PREFERRED EMBODIMENT OF THE INVENTION

In view of the described figures, the machine of the invention as is conventional includes a molding station (1) in which is established a chamber (2) where the green sand mould (3) is molded with the sand contained in a hopper (4) provided above. The chamber (2) is closed on its front by a front plate (5) that is displaceable and swivelable about a shaft (6) to allow the extraction and subsequent advance of the green sand mould (3) obtained towards the row of green sand moulds (3') placed on the corresponding conveyor (7), while on its rear the chamber (2) is closed by a rear plate (8) associated to an extraction piston (9).

Said molding station (1) also includes the corresponding baseplate (10) by which the green sand mould (3) is displaced from the chamber (2), on the end of said baseplate (10) being defined an intermediate position that at certain times is interlinked with a conveyor (7) consisting of a number of horizontal bars or rails on which rests the row of green sand moulds and that make the latter move along the installation, without the participation of the extraction piston (9).

The last green sand mould produced in the molding chamber (1) is pushed by the extraction piston (9) until it is deposited at the intermediate position, with the green sand mould resting on the end of the baseplate (10), regardless of whether the bars of the conveyor are interlinked or not with the baseplate. After this moment the extraction piston (9) can be retracted to begin a new cycle, with the conveyor system (7) being in charge of transporting both the last green sand mould (3) deposited in the intermediate position and the row of previously produced green sand moulds (3') along the installation, without any participation of the extraction piston (9).

Specifically, and as shown in Figure 7, the end of the baseplate has a number of protrusions (12) that determine a comb-like structure, complementary in size and shape of the advance bars or rails (17) of the conveyor system (7). These advance bars or rails (17) can move somewhat in a vertical sense and in a forward/backward sense, thereby forming a system of loping bars, so that they can retract until being interlinked with the baseplate (10) in the intermediate position to collect the shell deposited by the extraction piston (9). At this point the bars (17) advance to cause the displacement of the entire row of green sand moulds (3'), with all operations performed without *the green sand moulds being subjected to pressure, compression or friction that could affect the final quality of the parts.

The conveyor system also incorporates fixed bars (16) that can only move up and down, which in certain cases support the row of green sand moulds (3'), mainly when the advance rails (17) are retracted to the intermediate position to collect the last green sand mould produced.

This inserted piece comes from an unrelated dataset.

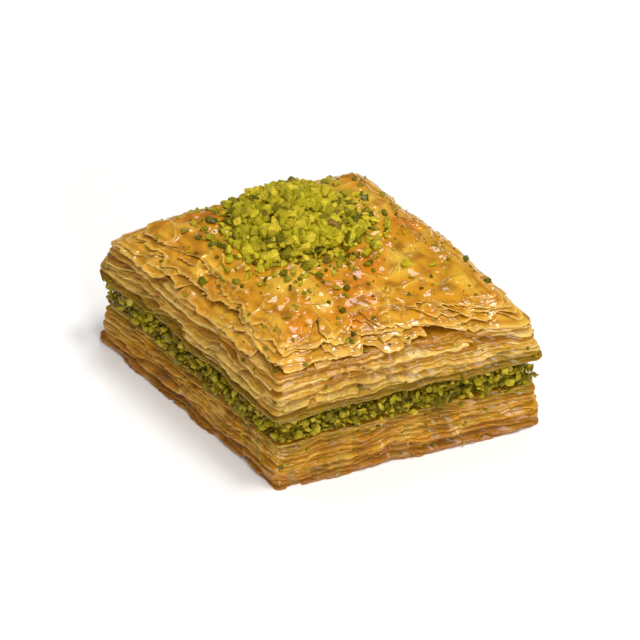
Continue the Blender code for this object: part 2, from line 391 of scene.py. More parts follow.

The machine is completed by lateral clamps (15) that, by a slight pressure, hold the last green sand mould when it is extracted or collected by the conveyor system (7) in order to prevent it from being left behind because of its inertia or by a possible suction effect caused by the extraction piston (9) as it retracts.

The operational sequence, as shown in figures 1 to 6, is as follows:

The conveyor system (7) is at the green sand mould collection position, that is, the fixed rails (16) are in their highest position and the advance rails (17) in the lowest position, overlapping with the comb-like end of the baseplate (10) that is integrally joined to the molding chamber. In this position the row of green sand moulds green sand moulds (3') rests only on the fixed rails (16). This position corresponds to figure 1.
The extraction piston (9) carries the shell out of the molding chamber (2) and places it at the intermediate position defined between the comb-like end of the baseplate (10) and the advance rails (17), with the shell being positioned only on the end of the baseplate (10) as the advance rails are in their lowest position. This position corresponds to figure 2.
The clamps (15) close on the shell deposited in the intermediate position, the advance rails (17) rise and the fixed rails (16) descend. The row of green sand moulds (3'), including the last green sand mould (3), rests on the advance rails (17). This position corresponds to figure 3.
The extraction piston (9) retracts to the molding chamber (2) to begin a new cycle, as seen in figure 4.
The conveyor system (7) advances, that is, the advance rails (17) move forward, and with them the entire row of green sand moulds (3'). This position corresponds to figure 5.
The fixed rails (16) rise and the advance rails (17) descend, so that the row of green sand moulds (3') rests on the fixed rails (16). The clamps (15) open and the advance rails (17) retract until they are interlinked with the end of the baseplate (10). This position is shown in figure 6.

In this manner the green sand mould (13) placed by the extraction piston (9) in the intermediate position can be removed by the loping bars system without the green sand moulds suffering any pressure or friction.

Claims

Vertical green sand mould casting machine, of the type including a molding chamber (1) fed by the corresponding sand hopper (4) and closed by a displaceable and swiveling front plate (5) and by a rear plate (8) provided on the end of an extraction piston (9), that compact the sand by applying opposing pressures, cyclically producing shells (3) forming two half-molds that, with the aid of the extraction piston, are placed against each other and aligned to form a row of green sand moulds (3') on a shell conveyor system (7) of the type with alternating fixed and moveable beams, thus producing a row of molds that move along the various working stations of the installation, characterized in that it incorporates an intermediate station interlinked with the shell conveyor system (7), where the last green sand mould expelled by the extraction piston (9) can be deposited and placed with an adjustable contact pressure against the last green sand mould of the row (3'), from where it can be carried with the other green sand moulds step by step by the aforementioned conveyor system (7), with a complete independence of the movement of the green sand mould pushed by the piston (3) and the movement of said green sand mould after it is incorporated into the row of green sand moulds (3'), said intermediate station being defined by protrusions (12) of the baseplate, defining a comb-like structure, which are interlinked with the rails (17) of a loping transport train, which rails (17) are provided with an upward/downward and a forward/backward motion, and with which collaborate other rails (16) that can only move in an upward/downward sense which move synchronically in each cycle to collect the green sand mould advance it one step and support the row formed.
Vertical green sand mould casting machine, according to claim 1, characterized in that it incorporates clamps (15) for supporting laterally the last green sand mould (3) incorporated to the row (3'), with said clamps (15) being integrally joined to the outer rails (17) of the loping transport train.